Со времени чумы 1772 года было запрещено хоронить покойников подле церкви внутри города, и все городские погосты были закрыты, но на тенистом «монастыре» (так назывались участки земли при церквах, обнесенные оградой) — погосте Богоявления в Елохове были приметны еще следы могил под зеленым дерном, а над одною могилою еще стоял простой деревянный крест.
Это многолюдство прихода было так велико, что не в пример прочим приходам у Богоявления вместо одного священника было трое, а четвертый, так называемый «ранний батюшка», не занимая штатного места с приходскими доходами, получал от старосты ежемесячное вознаграждение: он служил ранние обедни и был особенно любим простонародьем.
И колокол на высокой колокольне под нерушимым соколиным гнездом был у Богоявления как на соборной колокольне: могучий, широкогласый, щедрый на зов и призыв — такой нужен был для прихода, равного целому городу: его медный зов слышен был до самых закрáин Елохова, до Яузы и до полотна Рязанской дороги.
Таково же было и духовенство: важное, голосистое, осанистое, что твои соборяне. Настоятель, протоиерей Иван Яковлевич Березкин, настоятельствовавший в храме Богоявления лет сорок, был член Московской консистории, а видом был сущий первосвященник Аарон — с окладистой «честной брадой», величественный в служении, строгий в повадке, невозмутимо спокойный в своем шествии с посохом, — насытившийся днями и — увы! — пресытившийся даже годами: он умер в 1920-х годах, в глубокой старости, впрочем, не избежав в конце жизни многих скорбей.

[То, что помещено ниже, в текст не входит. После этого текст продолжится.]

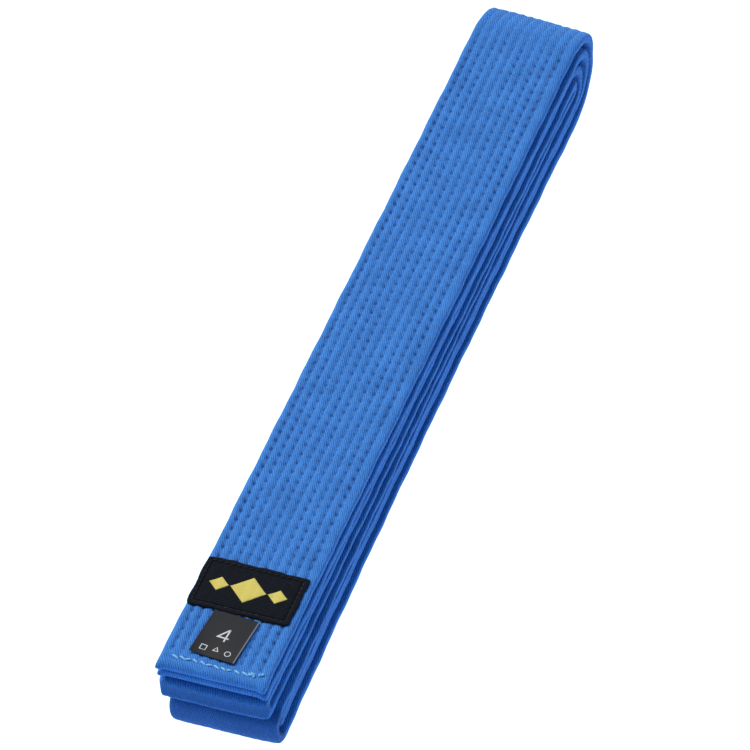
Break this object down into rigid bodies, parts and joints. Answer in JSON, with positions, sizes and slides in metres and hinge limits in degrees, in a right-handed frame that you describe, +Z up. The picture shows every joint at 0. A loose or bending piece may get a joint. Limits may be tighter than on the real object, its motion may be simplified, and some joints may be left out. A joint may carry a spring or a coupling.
{
  "type": "martial arts belt",
  "caption": "Quilted cotton martial arts belt folded into a flat bundle, with a woven label and a size tag near one hemmed end.",
  "frame": {"origin": "middle of the folded bundle, on the surface it lies on", "axes": "+X across the belt's width, +Y along the runs from the labelled end towards the far folds, +Z up through the stack"},
  "size_m": [0.04, 0.3474, 0.0407],
  "materials": {
    "cover_cloth": "mid blue cotton twill, quilted in long rows",
    "core_padding": "undyed cotton padding",
    "quilting_thread": "blue sewing thread, pulled down into the cloth",
    "hem_thread": "light blue thick sewing thread",
    "label_weave": "black ribbed label weave",
    "label_thread": "black sewing thread",
    "emblem_thread": "yellow satin stitch with a slight sheen",
    "tag_satin": "black satin ribbon with a soft sheen",
    "tag_ink": "white print"
  },
  "bodies": {
    "bundle": {"cover_run_5": "cover_cloth", "cover_run_6": "cover_cloth", "cover_run_7": "cover_cloth", "cover_run_8": "cover_cloth", "core_run_5": "core_padding", "core_run_6": "core_padding", "core_run_7": "core_padding", "core_run_8": "core_padding", "cover_far_fold_1": "cover_cloth", "cover_far_fold_2": "cover_cloth", "cover_far_fold_3": "cover_cloth", "cover_far_fold_4": "cover_cloth", "core_far_fold_1": "core_padding", "core_far_fold_2": "core_padding", "core_far_fold_3": "core_padding", "core_far_fold_4": "core_padding", "cover_near_fold_outer": "cover_cloth", "core_near_fold_outer": "core_padding", "cover_near_fold_inner": "cover_cloth", "core_near_fold_inner": "core_padding"},
    "labelled_end": {"cover_run_1": "cover_cloth", "core_run_1": "core_padding", "hem_stitching_1": "hem_thread", "quilting_thread_01": "quilting_thread", "quilting_thread_02": "quilting_thread", "quilting_thread_03": "quilting_thread", "quilting_thread_04": "quilting_thread", "quilting_thread_05": "quilting_thread", "quilting_thread_06": "quilting_thread", "quilting_thread_07": "quilting_thread", "quilting_thread_08": "quilting_thread", "quilting_thread_09": "quilting_thread", "quilting_thread_10": "quilting_thread", "woven_label": "label_weave", "label_stitching": "label_thread", "emblem_lozenge_left": "emblem_thread", "emblem_lozenge_middle": "emblem_thread", "emblem_lozenge_right": "emblem_thread", "size_tag_tuck": "tag_satin"},
    "second_end": {"cover_run_2": "cover_cloth", "core_run_2": "core_padding", "hem_stitching_2": "hem_thread"},
    "middle_pair": {"cover_run_3": "cover_cloth", "core_run_3": "core_padding", "cover_run_4": "cover_cloth", "core_run_4": "core_padding", "cover_near_fold_middle": "cover_cloth", "core_near_fold_middle": "core_padding"},
    "tag_flap": {"size_tag": "tag_satin", "size_numeral": "tag_ink", "care_mark_square": "tag_ink", "care_mark_triangle": "tag_ink", "care_mark_ring": "tag_ink"}
  },
  "joints": [
    {"name": "lift_labelled_end", "type": "hinge", "parent": "bundle", "child": "labelled_end", "pos_m": [0, 0.15393, 0.03905], "axis": [-1, 0, 0], "range_deg": [0, 80]},
    {"name": "lift_second_end", "type": "hinge", "parent": "bundle", "child": "second_end", "pos_m": [0, 0.15272, 0.0341], "axis": [-1, 0, 0], "range_deg": [0, 40]},
    {"name": "lift_middle_pair", "type": "hinge", "parent": "bundle", "child": "middle_pair", "pos_m": [0, 0.15152, 0.02915], "axis": [-1, 0, 0], "range_deg": [0, 20]},
    {"name": "flip_size_tag", "type": "hinge", "parent": "labelled_end", "child": "tag_flap", "pos_m": [-0.0011, -0.1457, 0.03975], "axis": [-1, 0, 0], "range_deg": [0, 95]}
  ],
  "couplings": [
    {"joint": "lift_second_end", "follows": "lift_labelled_end", "ratio": 0.5},
    {"joint": "lift_middle_pair", "follows": "lift_labelled_end", "ratio": 0.25}
  ]
}
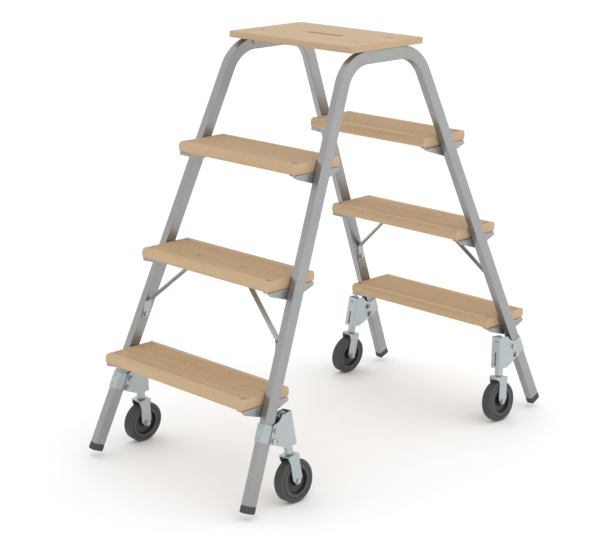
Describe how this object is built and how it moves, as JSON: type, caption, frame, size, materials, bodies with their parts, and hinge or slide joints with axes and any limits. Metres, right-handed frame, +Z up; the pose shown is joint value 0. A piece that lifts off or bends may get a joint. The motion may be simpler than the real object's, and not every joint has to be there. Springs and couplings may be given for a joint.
{
  "type": "rolling platform ladder",
  "caption": "Double-sided platform step ladder with splayed tube side frames, wooden treads and spring-loaded castors that lift its rubber feet off the floor.",
  "frame": {"origin": "on the floor under the middle of the platform, with the ladder standing on its four wheels", "axes": "+Z up, +X along the treads, +Y from the front flight to the rear flight"},
  "size_m": [0.5582, 1.038, 0.9788],
  "materials": {
    "aluminium": "plain drawn tube, satin",
    "platform_wood": "clear lacquered beech",
    "tread_wood": "clear lacquered beech, grooved on top",
    "rubber": "matt",
    "tyre": "matt moulded rubber",
    "wheel_plastic": "moulded, satin",
    "zinc_steel": "bright zinc plated",
    "spring_steel": "drawn wire",
    "bolt_steel": "zinc plated"
  },
  "bodies": {
    "ladder": {"side_frame_left": "aluminium", "side_frame_right": "aluminium", "platform_board": "platform_wood", "tread_front_1": "tread_wood", "tread_front_2": "tread_wood", "tread_front_3": "tread_wood", "strut_front_right": "zinc_steel", "rubber_shoe_front_right": "rubber", "spring_housing_front_right": "zinc_steel", "clamp_band_front_right": "zinc_steel", "coil_spring_front_right": "spring_steel", "clamp_bolt_upper_front_right": "bolt_steel", "clamp_bolt_lower_front_right": "bolt_steel", "strut_front_left": "zinc_steel", "rubber_shoe_front_left": "rubber", "spring_housing_front_left": "zinc_steel", "clamp_band_front_left": "zinc_steel", "coil_spring_front_left": "spring_steel", "clamp_bolt_upper_front_left": "bolt_steel", "clamp_bolt_lower_front_left": "bolt_steel", "tread_rear_1": "tread_wood", "tread_rear_2": "tread_wood", "tread_rear_3": "tread_wood", "strut_rear_right": "zinc_steel", "rubber_shoe_rear_right": "rubber", "spring_housing_rear_right": "zinc_steel", "clamp_band_rear_right": "zinc_steel", "coil_spring_rear_right": "spring_steel", "clamp_bolt_upper_rear_right": "bolt_steel", "clamp_bolt_lower_rear_right": "bolt_steel", "strut_rear_left": "zinc_steel", "rubber_shoe_rear_left": "rubber", "spring_housing_rear_left": "zinc_steel", "clamp_band_rear_left": "zinc_steel", "coil_spring_rear_left": "spring_steel", "clamp_bolt_upper_rear_left": "bolt_steel", "clamp_bolt_lower_rear_left": "bolt_steel"},
    "castor_front_right": {"castor_stem_front_right": "zinc_steel", "fork_front_right": "zinc_steel", "axle_front_right": "bolt_steel"},
    "wheel_front_right": {"tyre_front_right": "tyre", "wheel_centre_front_right": "wheel_plastic"},
    "castor_front_left": {"castor_stem_front_left": "zinc_steel", "fork_front_left": "zinc_steel", "axle_front_left": "bolt_steel"},
    "wheel_front_left": {"tyre_front_left": "tyre", "wheel_centre_front_left": "wheel_plastic"},
    "castor_rear_right": {"castor_stem_rear_right": "zinc_steel", "fork_rear_right": "zinc_steel", "axle_rear_right": "bolt_steel"},
    "wheel_rear_right": {"tyre_rear_right": "tyre", "wheel_centre_rear_right": "wheel_plastic"},
    "castor_rear_left": {"castor_stem_rear_left": "zinc_steel", "fork_rear_left": "zinc_steel", "axle_rear_left": "bolt_steel"},
    "wheel_rear_left": {"tyre_rear_left": "tyre", "wheel_centre_rear_left": "wheel_plastic"}
  },
  "joints": [
    {"name": "castor_slide_front_right", "type": "slide", "parent": "ladder", "child": "castor_front_right", "axis": [-0.0865, -0.1219, 0.9888], "range_m": [0, 0.012], "stiffness_N_per_m": 3000, "springref_m": -0.015, "deforming": ["coil_spring_front_right"]},
    {"name": "wheel_spin_front_right", "type": "hinge", "parent": "castor_front_right", "child": "wheel_front_right", "pos_m": [0.25952, -0.3613, 0.05014], "axis": [0.9962, 0, 0.0872], "continuous": true},
    {"name": "castor_slide_front_left", "type": "slide", "parent": "ladder", "child": "castor_front_left", "axis": [0.0865, -0.1219, 0.9888], "range_m": [0, 0.012], "stiffness_N_per_m": 3000, "springref_m": -0.015, "deforming": ["coil_spring_front_left"]},
    {"name": "wheel_spin_front_left", "type": "hinge", "parent": "castor_front_left", "child": "wheel_front_left", "pos_m": [-0.25952, -0.3613, 0.05014], "axis": [-0.9962, 0, 0.0872], "continuous": true},
    {"name": "castor_slide_rear_right", "type": "slide", "parent": "ladder", "child": "castor_rear_right", "axis": [-0.0865, 0.1219, 0.9888], "range_m": [0, 0.012], "stiffness_N_per_m": 3000, "springref_m": -0.015, "deforming": ["coil_spring_rear_right"]},
    {"name": "wheel_spin_rear_right", "type": "hinge", "parent": "castor_rear_right", "child": "wheel_rear_right", "pos_m": [0.25952, 0.3613, 0.05014], "axis": [0.9962, 0, 0.0872], "continuous": true},
    {"name": "castor_slide_rear_left", "type": "slide", "parent": "ladder", "child": "castor_rear_left", "axis": [0.0865, 0.1219, 0.9888], "range_m": [0, 0.012], "stiffness_N_per_m": 3000, "springref_m": -0.015, "deforming": ["coil_spring_rear_left"]},
    {"name": "wheel_spin_rear_left", "type": "hinge", "parent": "castor_rear_left", "child": "wheel_rear_left", "pos_m": [-0.25952, 0.3613, 0.05014], "axis": [-0.9962, 0, 0.0872], "continuous": true}
  ]
}
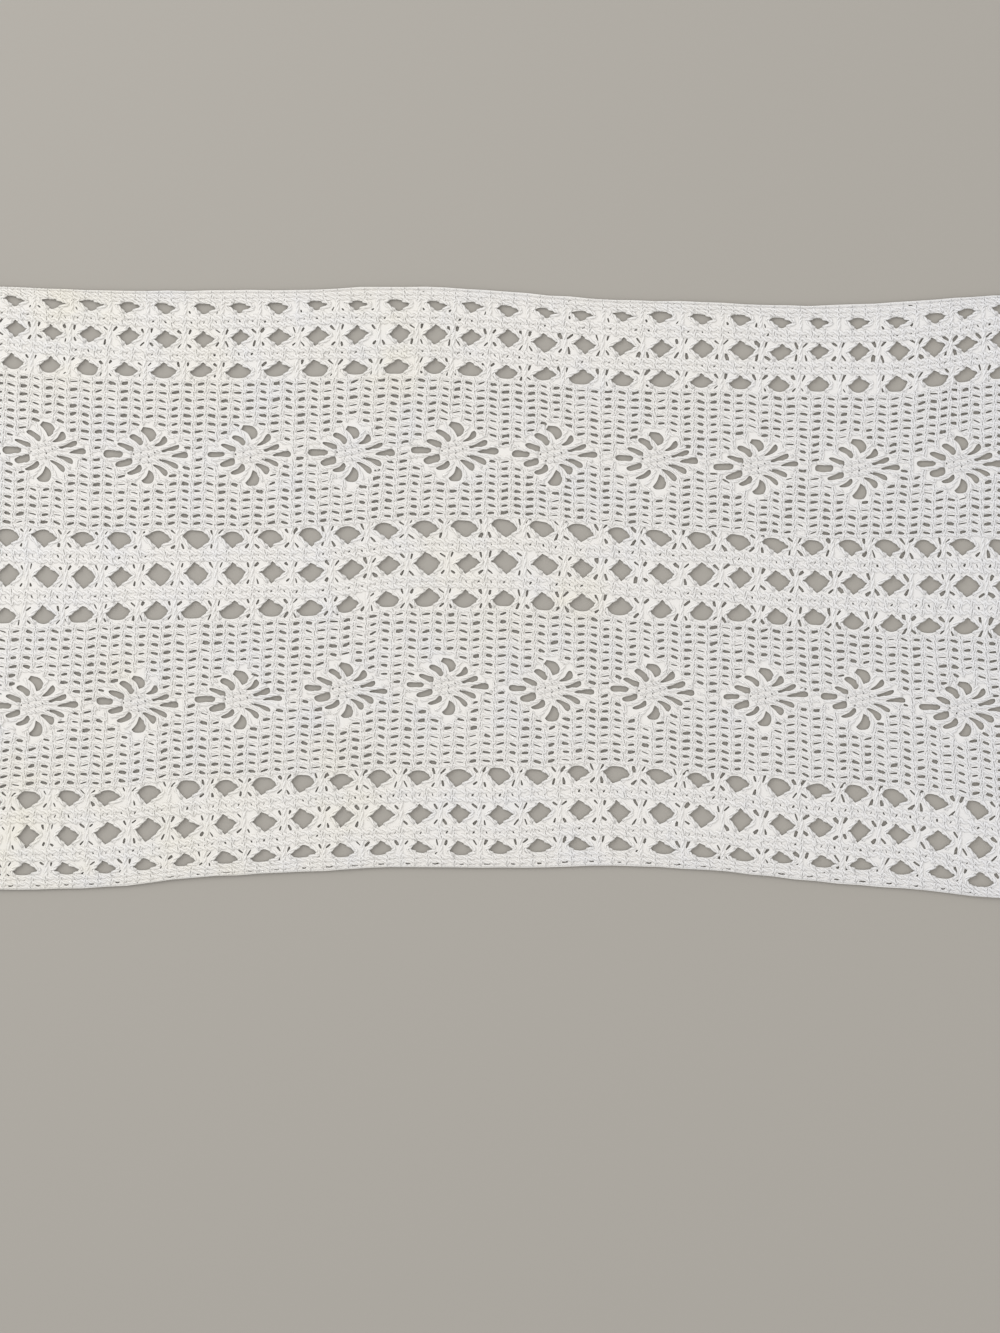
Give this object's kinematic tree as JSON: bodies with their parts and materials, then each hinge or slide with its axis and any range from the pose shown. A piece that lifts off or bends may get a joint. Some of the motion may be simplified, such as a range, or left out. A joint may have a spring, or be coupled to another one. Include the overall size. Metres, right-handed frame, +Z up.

Духовенство богоявленское редко звало служить архиереев: оно само по важности, по дородству, по пышности облачений не уступало архиереям — и приход со своеобразною гордостью похвалялся своим осанистым и громогласным причтом.
Диво дивное для того, кто знает старый церковно-приходской быт: целых три просвирни питались «даянием благим» богоявленских прихожан — так много потреблялось просфор за обедней, а во многих московских приходах прихожане еле «поднимали» одну захудалую просвирню, перебивавшуюся если не с хлеба на квас, то с карася на окуня. Богоявленские же просвирни были сами подобны хорошо выпеченным румяным крупным просфорам.
Одним словом, богоявленскому причту завидовала вся Москва: приход одновременно и простонародный и купеческий считался золотым дном.
Про Елохово говаривали в Москве «народный приход». Если требовалась какая-нибудь благотворительная или патриотическая жертва, вызываемая нуждами времени: во время мира — на сооружение церкви в Сибири, на миссионерские дела в Северной Америке и в Японии, во время бедствий — на пострадавших там-то от землетрясения или наводнения, во время войны — на устройство лазаретов, на герцеговинцев, сербов и болгар, теснимых турками, — то митрополит главные надежды свои возлагал на такой народный приход, как Богоявление, на немногие ему подобные (Богоявление же в Драгомилове, Спас во Спасской, Василия Кесарийского в Тверских-Ямских, Флора и Лавра на Зацепе). На дворянские приходы между Пречистенкой и Никитской надежда была плоха: приходская сумá здесь давно оскудела, да и никогда не была, должно быть, особенно торовата. Гораздо надежнее была народная богоявленская копейка, складывавшаяся в большие рубли.